— Я хочу видеть могилу мамы – произнес он напоследок, выходя в сени дома у отказавшегося от него как от сына своего отца Дмитрия Егорова. Его голос стал уже не таким. Скорее больше стал напоминать голос машины. И он его больше не назвал отцом. Он повернул на прощание свое робота и человека молодое мальчишеское лицо в сторону на своего бывшего теперь отца. И его красные, горящие пугающим огнем из темноты сеней линзами глаза человека и машины еще сильнее стали видны из-под глазных живых нарощенных искусственно в глазницах бронированного колтаном черепа яблок.
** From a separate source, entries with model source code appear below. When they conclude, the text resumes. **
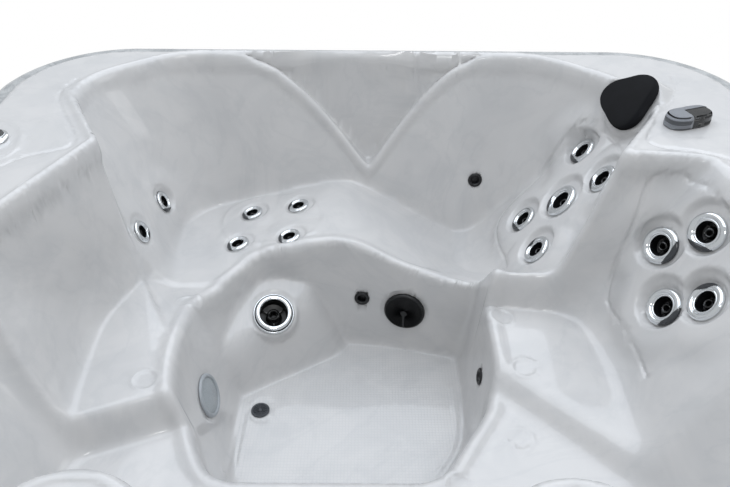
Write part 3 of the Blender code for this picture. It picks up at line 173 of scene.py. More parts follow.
@dataclass(frozen=True)
class TubForm:
    """The sizes of the moulded shell and the height of its face."""

    side: float = 2.13
    rim: float = 0.905
    corner_radius: float = 0.34
    roll_width: float = 0.045
    roll_drop: float = 0.020
    skirt: float = 0.060
    wall: float = 0.008
    floor: float = 0.145
    left_seat: float = 0.485
    right_seat: float = 0.450
    front_seat: float = 0.400
    foot_rest: float = 0.430
    pedestal: tuple[float, float, float] = (-0.289, 0.439, 0.330)
    pedestal_tilt: tuple[float, float] = (-0.179, 0.619)
    tight: float = 0.020
    firm: float = 0.030
    soft: float = 0.050
    wide: float = 0.060
    broad: float = 0.100
    corner: float = 0.190
    turn: float = 0.120
    well_broad: float = 0.240
    lounge_walls: tuple[DraftedWall, ...] = (
        DraftedWall((-0.600, 0.985), (-0.830, 0.800), 0.905, 3.0),
        DraftedWall((-0.820, 0.800), (-0.815, 0.550), 0.905, 2.2),
        DraftedWall((0.720, 0.800), (0.520, 0.965), 0.905, 3.5),
        DraftedWall((0.758, 0.600), (0.700, 0.820), 0.905, 4.0))
    lounge_edges: tuple[DraftedWall, ...] = (
        DraftedWall((-0.815, 0.667), (-0.678, 0.427), 0.905, 13.0),
        DraftedWall((0.631, 0.447), (0.775, 0.655), 0.905, 5.0),
        DraftedWall((-0.700, 0.470), (-0.400, 0.440), 0.430, 0.5))
    hip_walls: tuple[DraftedWall, DraftedWall] = (
        DraftedWall((0.100, 0.490), (0.500, 0.460), 0.410, 1.5),
        DraftedWall((-0.100, 0.000), (-0.100, 1.000), 0.410, 1.0))
    flank_walls: tuple[DraftedWall, DraftedWall] = (
        DraftedWall((0.564, 0.295), (0.330, 0.455), 0.450, 2.1),
        DraftedWall((0.445, 0.396), (0.416, 0.468), 0.450, 2.1))
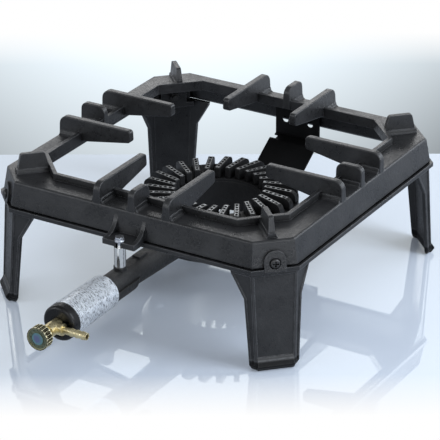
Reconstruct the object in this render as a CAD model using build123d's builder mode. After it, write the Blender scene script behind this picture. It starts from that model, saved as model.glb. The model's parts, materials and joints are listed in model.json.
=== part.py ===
from build123d import *
import math
import os

# Cast-iron gas stock pot range with one ring burner. Millimetres, +Z up.
# The origin is on the floor under the centre of the frame. The gas valve points to -Y.

# ---------------------------------------------------------------- shared values
ROOT_HALF = math.sqrt(0.5)          # cosine of 45 degrees
THREAD_FIT = 0.05                   # radial play of a thread, drawn as a plain cylinder
RUN_FIT = 0.05                      # radial play of a turning or sliding fit
HOLE_PLAY = 0.35                    # radial play of a screw in a plain hole
SIDES = (0, 90, 180, 270)           # directions of the four frame sides, degrees
CORNERS = (45, 135, 225, 315)       # directions of the four frame corners, degrees
FRONT = 270                         # direction of the valve side, degrees
REAR = 90
RUN_OUT = 20.0                      # length of a cut that only has to leave the piece

# ---------------------------------------------------------------- frame casting
FRAME_HALF = 200.0                  # half width across the flats at the plate top
FRAME_CUT = 35.0                    # length cut from each side at a corner
PLATE_Z = 160.0                     # top of the plate
PLATE_T = 5.0
PLATE_EDGE_R = 3.0
SKIRT_Z = 122.4                     # foot of the skirt
SKIRT_WALL = 4.5
SKIRT_BEVEL = 3.0                   # inner bevel of the foot
SKIRT_SLOPE = 0.1687                # outward run for each mm of drop
BAND_TOP_Z = 127.6
BAND_PROUD = 2.5
GROOVE_W = 1.6
GROOVE_DEPTH = 2.0
OPENING_HALF = 167.0                # half width of the opening across the flats
OPENING_CORNER = 125.5              # corner of the opening along a side
LIP_T = 5.0
LIP_Z = 168.0                       # top of the lip round the opening
POT_Z = 184.5                       # plane the pot stands on

DRAFT_SLOPE = 0.06                  # growth of each cheek of a rib or lug per mm of drop
ROOT_FLARE = ((4.5, -0.3), (1.6, 1.5), (0.4, 5.5))   # run past a cheek, height over the plate
RIB_OFFSET = 48.0                   # ribs lie this far from the centre lines
RIB_T = 8.2                         # at the top
RIB_TIP = 96.0                      # distance of a rib tip from the centre
RIB_TIP_Z = 168.9
RIB_ROOT_Z = 156.4                  # underside of a rib where it meets the lip
RIB_END_R = 11.0
RIB_TIP_R = 4.0
RIB_EDGE_R = 1.2
SIDE_LUG_T = 7.6                    # at the top
SIDE_LUG_IN = 165.0
SIDE_LUG_END_R = 8.0
SIDE_LUG_IN_R = 10.0
CORNER_LUG_T = 5.6                  # at the top
CORNER_LUG_BASE = (209.0, 252.0)    # inner and outer end on the diagonal, at the plate
CORNER_LUG_TOP = (216.5, 246.0)
CORNER_LUG_R = 3.5
CORNER_FLARE = 0.67                 # size of its root flare beside that of a rib

EAR_R = 13.0                        # half width and arch radius of a screw ear
EAR_PROUD = 3.2
LEG_SCREW_Z = 134.0
EAR_ARCH_UP = 2.0                   # arch centre above the screw
EAR_SEAT_D = 264.6                  # flat under the screw head, from the centre
EAR_SEAT_R = 7.0
TONGUE_FACE_D = 254.0               # face inside the corner that a leg bears on
TONGUE_PAD_HALF = 23.0
PAD_BITE = 1.5                      # depth a pad reaches into the skirt's wall

SHELF_HALF = 22.0
SHELF_FRONT = 228.0
SHELF_Z = (125.0, 132.0)
GUSSET_T = 5.0
GUSSET_TOP_Z = 154.0
GUSSET_MID = (208.0, 139.5)         # point on the hollow edge of a gusset
BOLT_Y = -224.5                     # front bolt, spacer and slot

BRACKET_PAD_Y = 197.0               # inner face of the pad on the rear skirt
BRACKET_PAD_HALF = 11.0
BRACKET_PAD_TOP = 147.0
BRACKET_BOLT_Z = 135.0
BRACKET_SEAT_Y = 203.2              # flat under the bolt head on the rear skirt

# ---------------------------------------------------------------- fasteners
M6_R = 3.0
M6_HOLE_R = M6_R + HOLE_PLAY
M6_HEX_AF = 10.0
M6_NUT_T = 5.0
M6_HEAD_T = 4.0
M6_FACE_T = 0.5                     # round face under a plain hex head
M6_END = 1.5                        # length of a bolt past its nut
LEG_HEAD_R = 5.9
LEG_HEAD_T = 3.8
LEG_HEAD_EDGE_R = 2.4
LEG_SLOT_W = 2.0                    # one bar of the cross in a screw head
LEG_SLOT_L = 7.6
LEG_SLOT_DEPTH = 2.0
LEG_SCREW_L = 26.0
BRACKET_BOLT_L = 17.0
WASHER_R = 6.25
WASHER_T = 1.6
M5_R = 2.5
M5_HEAD_R = 4.75
M5_HEAD_T = 3.0
M5_SLOT_W = 1.5

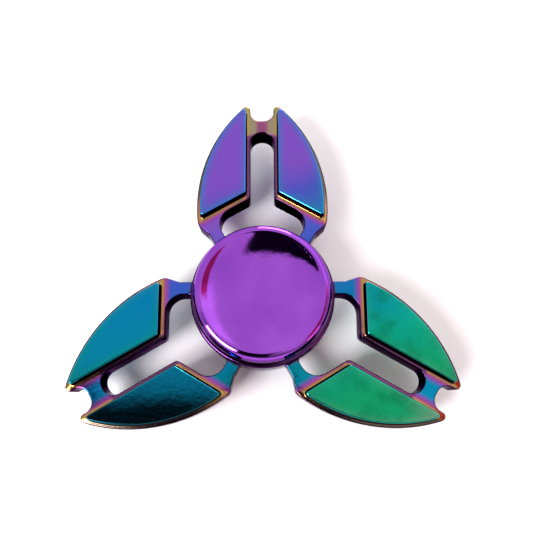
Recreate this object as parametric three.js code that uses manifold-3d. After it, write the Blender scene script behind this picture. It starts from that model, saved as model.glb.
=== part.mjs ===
// Three-arm fidget spinner: a die-cast frame with three pairs of claws, a 608 ball bearing in its hub
// and two dished finger caps. Millimetres, +Z along the spin axis, +Y along one arm, and the origin at
// the middle of the bearing.
import * as THREE from 'three'
import { mergeVertices } from 'three/addons/utils/BufferGeometryUtils.js'
import Module from 'manifold-3d'

// ---- Driving dimensions -------------------------------------------------------------------------

// 608 ball bearing
const BEARING_RADIUS = 11
const BORE_RADIUS = 4
const BEARING_WIDTH = 7
const BALL_COUNT = 7
const BALL_RADIUS = 3.969 / 2
const PITCH_RADIUS = 7.5
const GROOVE_RADIUS = 2.1
const INNER_LAND_RADIUS = 6.05
const OUTER_LAND_RADIUS = 9.15
const SHIELD_SEAT_RADIUS = 9.6
const SHIELD_SEAT_HEIGHT = 2.6
const SHIELD_THICKNESS = 0.25
const CAGE_SHEET = 0.28
const CAGE_HALF_WIDTH = 0.6
const RIVET_RADIUS = 0.3
const PRESS_GAP = 0.03
const RUNNING_GAP = 0.1
const EDGE_CHAMFER = 0.3
const SHIELD_RAISED_INSET = 0.6
const SHIELD_STEP_RUN = 0.2
const SHIELD_BORE_GAP = 0.25
const RIVET_HOLE_GAP = 0.05
const RIVET_HOLE_DEPTH = 2
const RIVET_HEAD_RADIUS = 0.57
const RIVET_CROWN_RADIUS = 0.46
const RIVET_EDGE_HEIGHT = 0.2
const RIVET_HEAD_HEIGHT = 0.28

// Frame, in the coordinates of one arm: u outwards from the spin axis, v across the arm
const ARM_COUNT = 3
const HUB_RADIUS = 13.2
const HUB_WIDTH = BEARING_WIDTH
const HUB_CHAMFER = 0.45
const WEB_THICKNESS = 4.8
const CLAW_THICKNESS = 8.2
const CLAW_CHAMFER = 0.35
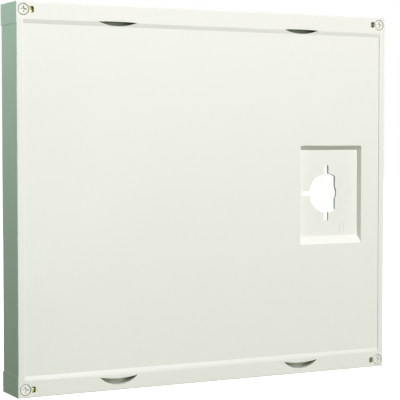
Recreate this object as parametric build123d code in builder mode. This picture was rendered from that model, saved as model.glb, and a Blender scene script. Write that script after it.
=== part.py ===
"""Front cover of a distribution board: a shallow moulded tray, open at the back.

+X is to the right and +Z up as seen from the front, and the front faces -Y. The origin is the centre
of the four lock feet, on the plane of the rear rim. Depths are measured backwards from the front face.
"""

from build123d import *
import os

# ---- driving dimensions, mm ----
WIDTH = 500.0  # two 250 mm fields of the board's frame
HEIGHT = 450.0  # three 150 mm rows of the board's frame
DEPTH = 52.0  # front face to rear rim, at the end strips
WALL = 2.5  # moulded wall
EDGE_R = 1.0  # rounding of the outer front edges

STRIP_H = 24.5  # end strip, from the outer edge to its joint with the panel
LEDGE_H = 20.0  # flat part of the strip's front
CAP_PROUD = 0.4  # the strip's corner caps stand out of the side walls
BORDER_W = 8.0  # raised border at each side of the field
BORDER_EDGE_R = 0.5
FIELD_DEPTH = 1.2  # recess of the large flat field
PANEL_DEPTH = 50.0  # the side walls stop short of the rear rim

LOCK_INSET_X = 8.5  # lock axis from the side wall's face
LOCK_INSET_Z = 9.0  # lock axis from the outer edge
HEAD_R = 5.9
HEAD_T = 4.0
HEAD_DEPTH = 0.3
SEAT_R = 6.6
WASHER_R = 5.7
WASHER_BORE_R = 3.62
WASHER_T = 1.2
SHANK_R = 3.5
SHANK_BORE_R = 3.57
HEAD_EDGE_R = 0.5
CROSS_L = 7.4  # cross recess of the head
CROSS_W = 1.5
CROSS_DEPTH = 2.2
BOSS_R = 8.0
BOSS_END = 47.0
NECK_R = 2.6
NECK_L = 3.0
WING_L = 12.0
WING_W = 5.2
WING_T = 3.0
WING_CHAMFER = 0.9
CLIP_R = 6.0
CLIP_T = 0.8
CLIP_GAP = 0.15  # between the boss and the clip
CLIP_BORE_R = 2.95
CLIP_MOUTH = 5.1  # width of the clip's open side
GROOVE_R = 2.9
GROOVE_PLAY = 0.05  # on each face of the clip

SEAL_HOLE_W = 5.0
SEAL_HOLE_H = 6.8
SEAL_HOLE_R = 0.9
SEAL_HOLE_INSET = 18.4
SEAL_STEEL_T = 1.2
SEAL_STEEL_W = 6.0
SEAL_STEEL_INSET = 20.0
SEAL_TAB_DEPTH = 4.5
SEAL_TAB_H = 13.5
SEAL_LEG_END = 18.0
SEAL_EYE_R = 0.8
SEAL_EYE_X = 0.6  # wire hole from the tab's centre line, outwards
SEAL_EYE_Z = 0.4  # wire hole from the lock axis, towards the panel
SEAL_PEG_R = 1.5
SEAL_PEG_PLAY = 0.08
SEAL_PEG_DEPTH = 13.0
SEAL_PEG_L = 3.4

GRIP_X = WIDTH / 4  # one grip at the middle of each 250 mm field
GRIP_DEPTH = 10.5
GRIP_WALL = 2.0
GRIP_BLOCK_HALF = 27.0  # block that holds a grip's pocket
GRIP_BLOCK_R = 3.0
GRIP_GAP_HALF = 30.0  # gap in the panel's end rib and flange round the block
# pocket of a grip: half length, then distances from the strip's outer edge of the tips, of the wall at
# the bar and of the rim away from it, first at the front and then at the floor
TOP_POCKET = ((24.0, 19.4, 18.8, 24.0), (23.0, 19.6, 19.1, 23.3))
BOTTOM_POCKET = ((24.0, 16.0, 13.6, 6.2), (23.0, 15.6, 13.2, 6.9))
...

— Она в самом центре кладбища. Там высокий крест из молодой ели и заборчик из досок, увидишь сам – произнес, в ответ, трясясь от горя, боли и ужаса Егоров Дмитрий. По его щекам текли слезы. И он видел такие же слезы в тех горящих красным огнем синих глазах этой человекоподобной машины. Машины, так похожей на его родного младшего сына. Машины, тоже умеющей, как и человек плакать. Машины, укравшей его сына и поглотившей внутри себя.
Он не кричал сейчас совсем как прежде, а просто произнес тихо ему. Давясь и сглатывая горькую болезненную обжигающую его горло слюну. Он произнес своему отвергнутому навсегда младшему сыну – Только тебе зачем. Ты ведь, теперь не человек. Ты теперь как они, машины.